• _Task_:
Would you set down every entry shown below, precisely as written?

Data items
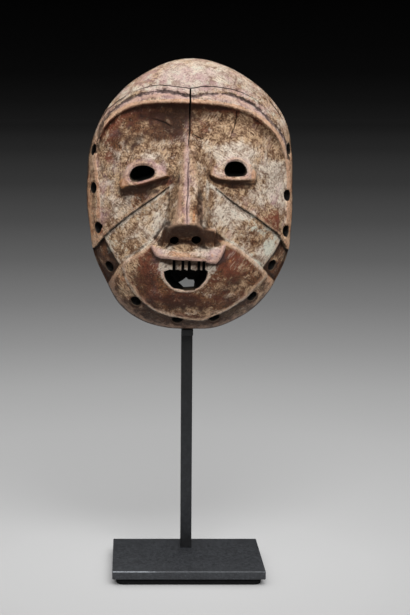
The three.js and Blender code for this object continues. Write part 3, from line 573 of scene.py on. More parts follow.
def mouthOutline():  # half an oval below, and the uneven ends of the teeth above
    mx, mz = mask["mouthMiddle"]
    angle = np.linspace(np.pi, 2 * np.pi, 40)
    wobble = 1 + 0.02 * np.sin(5 * angle) + 0.015 * np.sin(11 * angle)
    half, drop = mask["mouthHalf"], mask["mouthDrop"]
    lower = np.stack([mx + half * np.cos(angle) * wobble, mz + drop * np.sin(angle) * wobble], 1)
    x = np.linspace(mx + half - 1.6, mx - half + 1.6, 46)
    z = mz + mask["mouthRise"] + 0.7 * ease(1.1, 0.2, fromToothCut(x)) + 0.25 * np.sin(x * 1.7)
    return np.vstack([lower, np.stack([x, z], 1)])


def combine(body, other, how):  # cuts the other shape out of a body, or joins it on
    step = body.modifiers.new("combine", "BOOLEAN")
    step.operation, step.solver, step.object = how, "MANIFOLD", other
    shape = bpy.data.meshes.new_from_object(body.evaluated_get(bpy.context.evaluated_depsgraph_get()))
    body.modifiers.clear()
    body.data = shape
    bpy.data.objects.remove(other)


def cutMask(body, parts, name):  # a second material slot marks the faces of the cuts
    cutter = meshOf(name, *joined(parts))
    for shape in (body.data, cutter.data):
        while len(shape.materials) < 2:
            shape.materials.append(None)
    cutter.data.polygons.foreach_set("material_index", np.ones(len(cutter.data.polygons), int))
    combine(body, cutter, "DIFFERENCE")


def carvedMask():  # the shell with its holes drilled, then with the cuts between the teeth, the breach and the split
    m = mask
    body = meshOf("carvedMask", *maskShell())
    holes = [pit(smoothRound(hole), m["eyeSteps"]) for hole in m["eyeHoles"]]
    holes.append(pit(mouthOutline(), m["mouthSteps"]))
    for x, z in m["nostrils"]:
        holes.append(drill(x, z, m["nostrilDepth"], (0, 1, 0.1), m["nostrilRadius"], m["nostrilDeep"]))
    spots = rimHoleSpots()
    for (x, z), depth in zip(spots, frontDepth(*spots.T)):
        away = Vector((x - m["middle"][0], z - m["middle"][1])).normalized()
        direction = (-away.x * m["rimHoleInward"], m["rimHoleBackward"], -away.y * m["rimHoleInward"])
        holes.append(drill(x, z, depth, direction, m["rimHoleRadius"], m["rimHoleDeep"]))
    cutMask(body, holes, "holes")
    slots, low, high = [], m["toothCutLow"], m["toothCutTop"]
    for cut in m["toothCuts"]:
        a, b = cut - m["toothCutWide"] / 2, cut + m["toothCutWide"] / 2
        slots.append(pit([[a, low], [b, low], [b + 0.1, high], [a + 0.1, high]], [(m["toothCutFloor"], 1, 0)]))
    slots += [pit(m[name], [(m[name + "Floor"], 1, 0)]) for name in ("breach", "split")]
    cutMask(body, slots, "slots")
    body.data.name = "carvedMask"
    markCuts(body.data)
    return body


def readAll(items, name, kind=np.int32, wide=1):  # one property of all the vertices, edges, corners or faces
    values = np.empty(len(items) * wide, kind)
    items.foreach_get(name, values)
    return values


def markCuts(shape):  # keeps the faces of the cuts as an attribute, and makes only the edges of the cuts sharp
    shape.shade_smooth()
    shape.set_sharp_from_angle(angle=math.radians(40))
    isCut, sharp = readAll(shape.polygons, "material_index"), readAll(shape.edges, "use_edge_sharp", bool)
    cornerCut = np.repeat(isCut, readAll(shape.polygons, "loop_total"))
    cornerEdge = readAll(shape.loops, "edge_index")
    most, least = np.zeros(len(sharp), np.int32), np.ones(len(sharp), np.int32)
    np.maximum.at(most, cornerEdge, cornerCut)
    np.minimum.at(least, cornerEdge, cornerCut)
    shape.edges.foreach_set("use_edge_sharp", (most != least) | (sharp & (least == 1)))
    shape.attributes.new("pit", "FLOAT", "CORNER").data.foreach_set("value", np.float32(cornerCut))
    shape.polygons.foreach_set("material_index", np.zeros(len(isCut), np.int32))


maskPiece = carvedMask()
print("mask carved:", len(maskPiece.data.polygons), "faces")


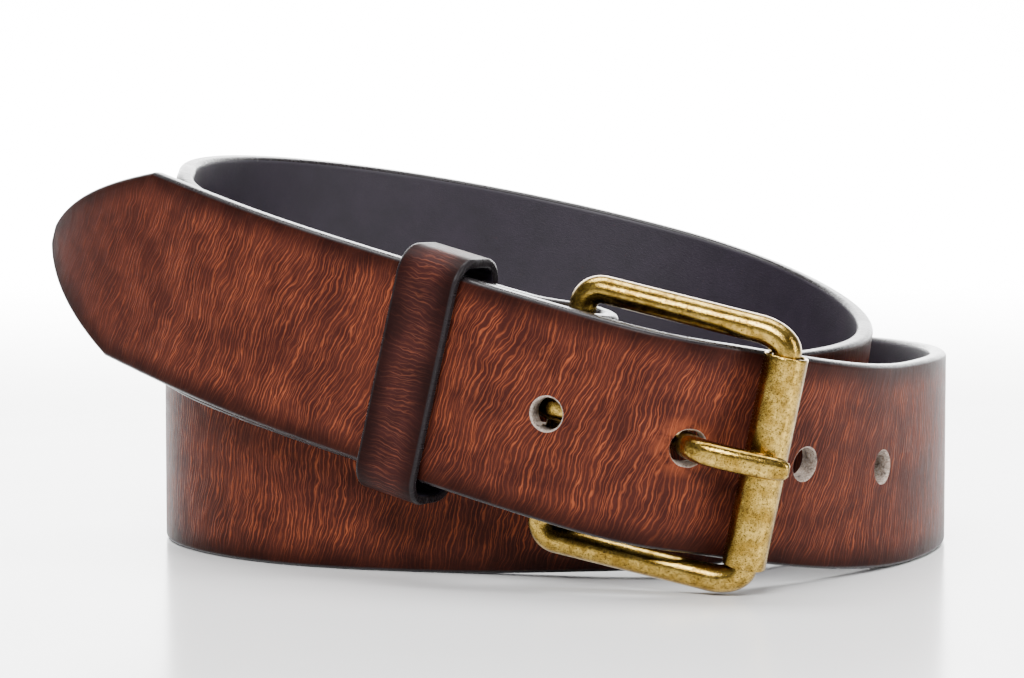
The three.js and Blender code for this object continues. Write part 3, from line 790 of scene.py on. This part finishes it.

• _Full response_:
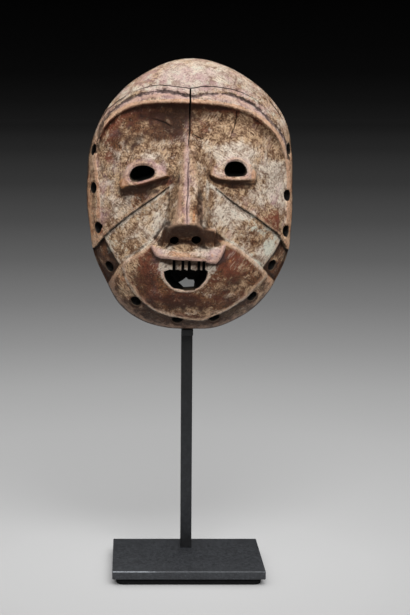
The three.js and Blender code for this object continues. Write part 3, from line 573 of scene.py on. More parts follow.
def mouthOutline():  # half an oval below, and the uneven ends of the teeth above
    mx, mz = mask["mouthMiddle"]
    angle = np.linspace(np.pi, 2 * np.pi, 40)
    wobble = 1 + 0.02 * np.sin(5 * angle) + 0.015 * np.sin(11 * angle)
    half, drop = mask["mouthHalf"], mask["mouthDrop"]
    lower = np.stack([mx + half * np.cos(angle) * wobble, mz + drop * np.sin(angle) * wobble], 1)
    x = np.linspace(mx + half - 1.6, mx - half + 1.6, 46)
    z = mz + mask["mouthRise"] + 0.7 * ease(1.1, 0.2, fromToothCut(x)) + 0.25 * np.sin(x * 1.7)
    return np.vstack([lower, np.stack([x, z], 1)])


def combine(body, other, how):  # cuts the other shape out of a body, or joins it on
    step = body.modifiers.new("combine", "BOOLEAN")
    step.operation, step.solver, step.object = how, "MANIFOLD", other
    shape = bpy.data.meshes.new_from_object(body.evaluated_get(bpy.context.evaluated_depsgraph_get()))
    body.modifiers.clear()
    body.data = shape
    bpy.data.objects.remove(other)


def cutMask(body, parts, name):  # a second material slot marks the faces of the cuts
    cutter = meshOf(name, *joined(parts))
    for shape in (body.data, cutter.data):
        while len(shape.materials) < 2:
            shape.materials.append(None)
    cutter.data.polygons.foreach_set("material_index", np.ones(len(cutter.data.polygons), int))
    combine(body, cutter, "DIFFERENCE")


def carvedMask():  # the shell with its holes drilled, then with the cuts between the teeth, the breach and the split
    m = mask
    body = meshOf("carvedMask", *maskShell())
    holes = [pit(smoothRound(hole), m["eyeSteps"]) for hole in m["eyeHoles"]]
    holes.append(pit(mouthOutline(), m["mouthSteps"]))
    for x, z in m["nostrils"]:
        holes.append(drill(x, z, m["nostrilDepth"], (0, 1, 0.1), m["nostrilRadius"], m["nostrilDeep"]))
    spots = rimHoleSpots()
    for (x, z), depth in zip(spots, frontDepth(*spots.T)):
        away = Vector((x - m["middle"][0], z - m["middle"][1])).normalized()
        direction = (-away.x * m["rimHoleInward"], m["rimHoleBackward"], -away.y * m["rimHoleInward"])
        holes.append(drill(x, z, depth, direction, m["rimHoleRadius"], m["rimHoleDeep"]))
    cutMask(body, holes, "holes")
    slots, low, high = [], m["toothCutLow"], m["toothCutTop"]
    for cut in m["toothCuts"]:
        a, b = cut - m["toothCutWide"] / 2, cut + m["toothCutWide"] / 2
        slots.append(pit([[a, low], [b, low], [b + 0.1, high], [a + 0.1, high]], [(m["toothCutFloor"], 1, 0)]))
    slots += [pit(m[name], [(m[name + "Floor"], 1, 0)]) for name in ("breach", "split")]
    cutMask(body, slots, "slots")
    body.data.name = "carvedMask"
    markCuts(body.data)
    return body


def readAll(items, name, kind=np.int32, wide=1):  # one property of all the vertices, edges, corners or faces
    values = np.empty(len(items) * wide, kind)
    items.foreach_get(name, values)
    return values


def markCuts(shape):  # keeps the faces of the cuts as an attribute, and makes only the edges of the cuts sharp
    shape.shade_smooth()
    shape.set_sharp_from_angle(angle=math.radians(40))
    isCut, sharp = readAll(shape.polygons, "material_index"), readAll(shape.edges, "use_edge_sharp", bool)
    cornerCut = np.repeat(isCut, readAll(shape.polygons, "loop_total"))
    cornerEdge = readAll(shape.loops, "edge_index")
    most, least = np.zeros(len(sharp), np.int32), np.ones(len(sharp), np.int32)
    np.maximum.at(most, cornerEdge, cornerCut)
    np.minimum.at(least, cornerEdge, cornerCut)
    shape.edges.foreach_set("use_edge_sharp", (most != least) | (sharp & (least == 1)))
    shape.attributes.new("pit", "FLOAT", "CORNER").data.foreach_set("value", np.float32(cornerCut))
    shape.polygons.foreach_set("material_index", np.zeros(len(isCut), np.int32))


maskPiece = carvedMask()
print("mask carved:", len(maskPiece.data.polygons), "faces")


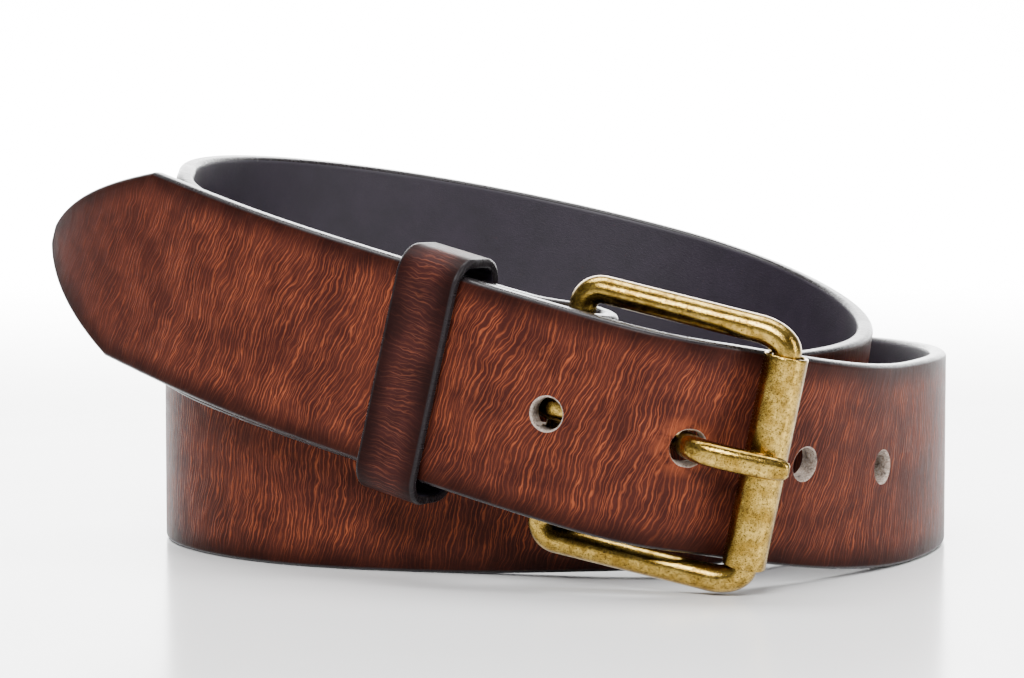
The three.js and Blender code for this object continues. Write part 3, from line 790 of scene.py on. This part finishes it.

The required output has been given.